Prevention of money laundering and terrorist financing

The Group-wide guideline on the prevention of money laundering and terrorist financing sets out Group-wide minimum standards for the prevention of money laundering and terrorist financing based on the 4th and 5th EU Anti-Money Laundering Directives. These include requirements relating to internal controls, strategies and procedures, such as the appointment of local anti-money laundering officers, the preparation of a company-wide risk assessment and a local policy, the conduct of training, rules for fulfilling customer due diligence obligations and for submitting suspicious activity reports (see also chapter ESRS G1-3 “Prevention and detection of corruption and bribery”). The guideline applies to all (re-)insurance companies, asset management companies and pension funds, provided that VIG Holding (directly or indirectly) holds more than 50% of the shares and that they are subject to EU or national regulations on the prevention of money laundering and terrorist financing.

International sanctions

To ensure compliance with the sanctions regimes that are relevant for VIG in any case – namely those of the United Nations, the European Union, the United States of America and the United Kingdom – as well as any other local sanctions regimes, a Group-wide guideline has been adopted. This guideline applies to all (re-)insurance companies, asset management companies and pension funds, provided that VIG Holding (directly or indirectly) holds more than 50% of the shares. It requires VIG companies to screen customers, investment recipients, employees, suppliers and other business partners before entering into a business relationship, as well as all payment recipients before executing payments. In addition, the guideline sets out specific due diligence requirements for certain countries and goods. In addition, the use of sanctions clauses is required under the guideline. At the level of VIG Holding, there is a separate guideline that further specifies and supplements the minimum standards set out in the Group guideline (see also chapter ESRS G1-3 “Prevention and detection of corruption and bribery”).

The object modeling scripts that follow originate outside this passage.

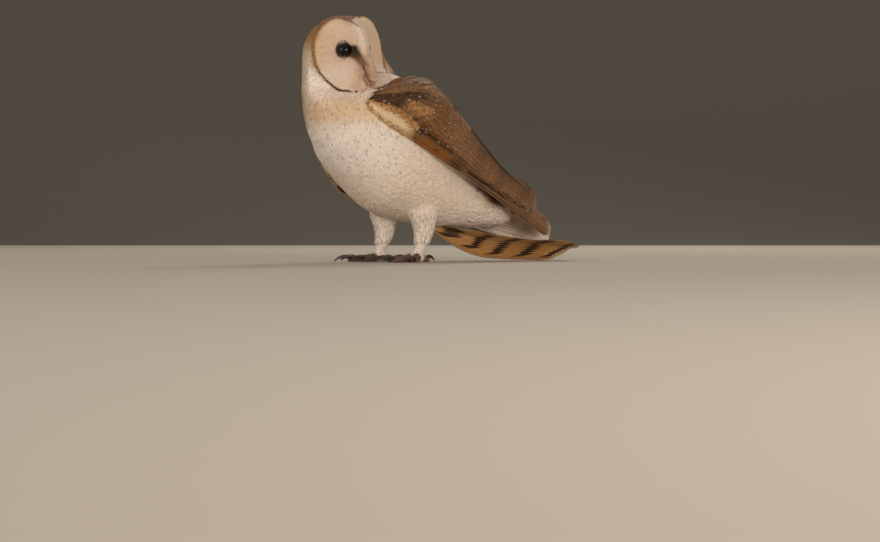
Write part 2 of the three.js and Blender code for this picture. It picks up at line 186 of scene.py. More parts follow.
HEAD_AT = np.array([0.0, -55.0, 207.0])
HEAD_AXES = turned("Z", 97) @ turned("Y", -6) @ turned("X", 2)
DISC = {"side": 42.0, "top": 36.0, "chin": 40.0, "notch": 7.0, "cheek": 0.22}
EYE = np.array([10.4, -14.4, 2.0])
EYE_RADIUS = 8.4


def in_head(points):
    return (np.asarray(points) - HEAD_AT) @ HEAD_AXES


def from_head(points):
    return HEAD_AT + np.asarray(points) @ HEAD_AXES.T


def heart(turn):
    across, up = np.cos(turn), np.sin(turn)
    power = np.where(up > 0, 2.5, 2.05)
    dip = DISC["notch"] * np.exp(-(((turn - np.pi / 2) / 0.2) ** 2))
    narrow = np.where(up < 0, 1 - 0.08 * up * up, 1)
    pushed = np.where((up < 0) & (across > 0), 1 + DISC["cheek"] * (2 * across * up) ** 2, 1)
    x = DISC["side"] * np.sign(across) * np.abs(across) ** (2 / power) * narrow * pushed
    tall = np.where(up > 0, DISC["top"] - dip, DISC["chin"])
    return x, tall * np.sign(up) * np.abs(up) ** (2 / power) * pushed


def rim_depth(turn):
    return -7 - np.where(np.sin(turn) > 0, 6, 11) * np.sin(turn) ** 2


def ruff_at(turn):
    """Where the ruff stands, as a share of the way to the disc's edge; the shoulder lifts it."""
    lifted = 0.05 * ramp(turn, -2.1, -1.85) + 0.05 * ramp(turn, -1.66, -1.5)
    side = ramp(np.sin(turn), -0.9, -0.1) * (0.6 + 0.4 * ramp(-np.cos(turn), -0.5, 0.5))
    return 1 - 0.075 * side - lifted * (1 - ramp(turn, -1.1, -0.7))


HEART_TURNS = np.linspace(-np.pi, np.pi, 361)
heart_x, heart_z = heart(np.where(HEART_TURNS < -np.pi / 2, HEART_TURNS + 2 * np.pi, HEART_TURNS))
HEART_REACH = np.hypot(heart_x, heart_z)
HEART_ANGLE = np.unwrap(np.arctan2(heart_z, heart_x))


def face_share(h):
    """0 in the middle of the face, 1 on its rim, more outside it."""
    angle = np.arctan2(h[:, 2], h[:, 0])
    reach = np.interp(angle, HEART_ANGLE, HEART_REACH)
    return np.hypot(h[:, 0], h[:, 2]) / reach


# %% [markdown]
# ## The skin
# A bird's skin runs without a seam from the face to the toes. The solids are parted by thin
# cuts, so copies of them are swollen by half a millimetre until they overlap, joined, and
# remeshed into one closed surface. It is then smoothed and drawn inwards by the depth that the
# coat will have at each place: most on the body, least on the face and feet.

# %% One closed surface from the fleshy solids
TOES = [n for n in frame["nodes"] if n.startswith("toe_")]
FLESH = ["head", "neck", "trunk", "wing_left", "wing_right", "leg_left", "leg_right", *TOES]
SWELL = 0.5
VOXEL = 1.4


def swollen(node, amount):
    """Points and triangles of a merged copy of a solid, swollen by some millimetres."""
    solid = bmesh.new()
    solid.from_mesh(frame["nodes"][node].data)
    bmesh.ops.remove_doubles(solid, verts=solid.verts, dist=1e-6)
    bmesh.ops.triangulate(solid, faces=solid.faces)
    solid.normal_update()
    points = to_owl([v.co for v in solid.verts])
    points += np.array([v.normal for v in solid.verts]) * amount
    faces = [[v.index for v in f.verts] for f in solid.faces]
    solid.free()
    return points, faces


all_points, all_faces = [], []
for node in FLESH:
    points, faces = swollen(node, SWELL)
    start = sum(len(p) for p in all_points)
    all_points.append(points)
    all_faces += [[i + start for i in f] for f in faces]
raw = bpy.data.meshes.new("raw_skin")
raw.from_pydata((np.vstack(all_points) * MM).tolist(), [], all_faces)
raw_object = placed("raw_skin", raw)
remesh = raw_object.modifiers.new("remesh", "REMESH")
remesh.mode = "VOXEL"
remesh.voxel_size = VOXEL * MM
remesh.adaptivity = 0
evaluated = raw_object.evaluated_get(bpy.context.evaluated_depsgraph_get())
skin_mesh = bpy.data.meshes.new_from_object(evaluated)
bpy.data.objects.remove(raw_object)
print("skin:", len(skin_mesh.vertices), "points,", len(skin_mesh.polygons), "faces")

# %% [markdown]
# Where two solids meet, small hollows may stay closed up between them. Only the biggest of the
# surfaces is the skin; the others are taken away.

# %% Keep the outer surface
outer = bmesh.new()
outer.from_mesh(skin_mesh)
outer.verts.ensure_lookup_table()
labels = np.arange(len(outer.verts))
pairs = np.array([[e.verts[0].index, e.verts[1].index] for e in outer.edges])
while True:
    lowest = labels.copy()
    np.minimum.at(lowest, pairs[:, 0], labels[pairs[:, 1]])
    np.minimum.at(lowest, pairs[:, 1], labels[pairs[:, 0]])
    lowest = lowest[lowest]
    if (lowest == labels).all():
        break
    labels = lowest
main = np.bincount(labels).argmax()
bmesh.ops.delete(outer, geom=[v for v in outer.verts if labels[v.index] != main], context="VERTS")
outer.to_mesh(skin_mesh)
outer.free()
print("closed surfaces found:", len(np.unique(labels)), "points kept:", len(skin_mesh.vertices))

# %% [markdown]
# Each point of the skin is told which solid it came from, because the coat changes from part to
# part. A search tree on each solid answers that: the nearest one wins.

# %% Which part each point belongs to


def points_of(mesh):
    flat = np.empty(len(mesh.vertices) * 3)
    mesh.vertices.foreach_get("co", flat)
    return flat.reshape(-1, 3)


PARTS = ["head", "neck", "trunk", "wing_left", "wing_right", "leg", "toe"]
HEAD, NECK, TRUNK, LEFT_WING, RIGHT_WING, LEG, TOE = range(7)
skin_points = points_of(skin_mesh) / MM
distance = np.full(len(skin_points), 1e9)
part_of = np.zeros(len(skin_points), int)
for node in FLESH:
    points, faces = swollen(node, SWELL)
    solid_finder = BVHTree.FromPolygons(points.tolist(), faces)
    number = next(i for i, part in enumerate(PARTS) if node.startswith(part))
    far = np.array([solid_finder.find_nearest(Vector(p))[3] for p in skin_points])
    nearer = far < distance
    distance[nearer], part_of[nearer] = far[nearer], number
print("points in each part:", dict(zip(PARTS, np.bincount(part_of, minlength=7).tolist())))

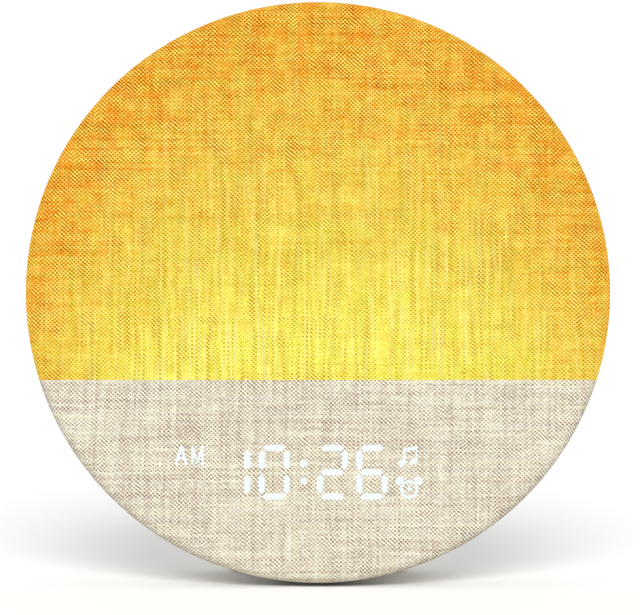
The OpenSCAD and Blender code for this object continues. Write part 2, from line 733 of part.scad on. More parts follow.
module speaker_dust_cap() color("#4a4640") at_speaker() turned() polygon(concat(
    arc([0, cap_centre], cap_r, cap_angle, 90, 8),
    backwards(arc([0, cap_centre], cap_r - 0.5, cap_angle, 90, 8))));
cap_r = coil_r + 3;
cap_angle = 30;
cap_seat = cone_neck
    + (cap_r * cos(cap_angle) - cone_neck_r) * (cone_edge - cone_neck) / (cone_edge_r - cone_neck_r);
cap_centre = cap_seat + fit_gap - cap_r * sin(cap_angle);

module voice_coil() color("#b8733a") at_speaker() difference() {
    rod(0, 0, coil_r + coil_t, basket_seat - pole_plate_t - 1, cone_neck + 0.8);
    rod(0, 0, coil_r, 0, casing_depth);
}

module speaker_magnet() color("#55575c") at_speaker() difference() {
    rod(0, 0, magnet_r, speaker_front + pole_plate_t, speaker_front + pole_plate_t + magnet_t);
    rod(0, 0, pole_r + 2.2, 0, casing_depth);
}

// Steel: the rear plate with its pole, and the ring plate in front of the magnet
module speaker_poles() color("#a9abb0") at_speaker() {
    rod(0, 0, magnet_r - 0.8, speaker_front, speaker_front + pole_plate_t);
    rod(0, 0, pole_r, speaker_front + pole_plate_t / 2, basket_seat);
    difference() {
        rod(0, 0, magnet_r - 0.8, basket_seat - pole_plate_t, basket_seat);
        rod(0, 0, coil_r + coil_t + 0.3, 0, casing_depth);
    }
}

module speaker_screws() color("#b9bcc0") at_speaker() for (a = [45:90:315])
    mirror([0, 1, 0]) translate([0, -2 * (speaker_flange_rear - speaker_flange_t), 0])
        screw(ear_circle_r * cos(a), ear_circle_r * sin(a), speaker_flange_rear - speaker_flange_t,
            2.2, small_head_h, ear_hole_r - 0.05, 3);

// ---- Main board ----

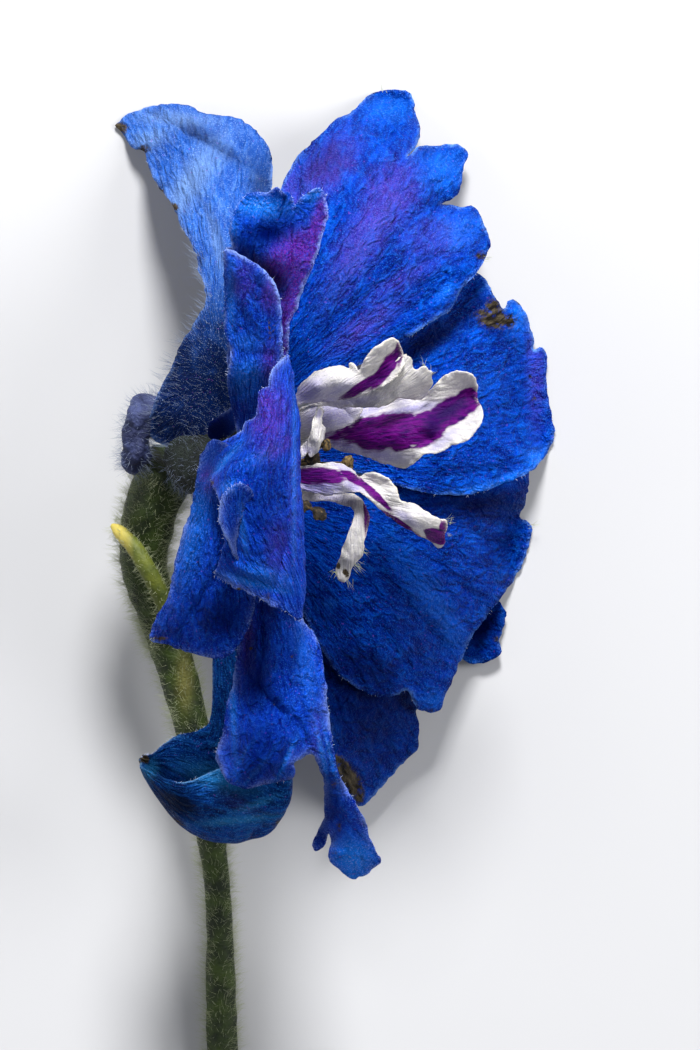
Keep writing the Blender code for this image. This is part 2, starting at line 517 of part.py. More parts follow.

Minimum safeguards screening in underwriting

The guideline establishes group-wide uniform processes for the application of minimum safeguards in the underwriting process and thereby ensures compliance with Article 18 of the EU Taxonomy Regulation (EU) 2020/852 regarding the reporting of taxonomy-aligned premiums. This VIG Group guideline applies to all operational (re-)insurance companies that underwrite premiums in accordance with taxonomy eligibility. It sets out appropriate screening procedures at various stages of the customer relationship, uses market-standard screening tools and defines processes for handling relevant screening results.

Minimum Disclosure Requirement – Actions MDR-A – Actions and resources in relation to material sustainability matters

Above all, the priorities defined in VIG’s strategy and sustainability programme apply, which are described in the Group Annual Report. Actions relating to material sustainability matters are described in the thematic standards; see, for example, ESRS E1-3 “Actions and resources in relation to climate policies”.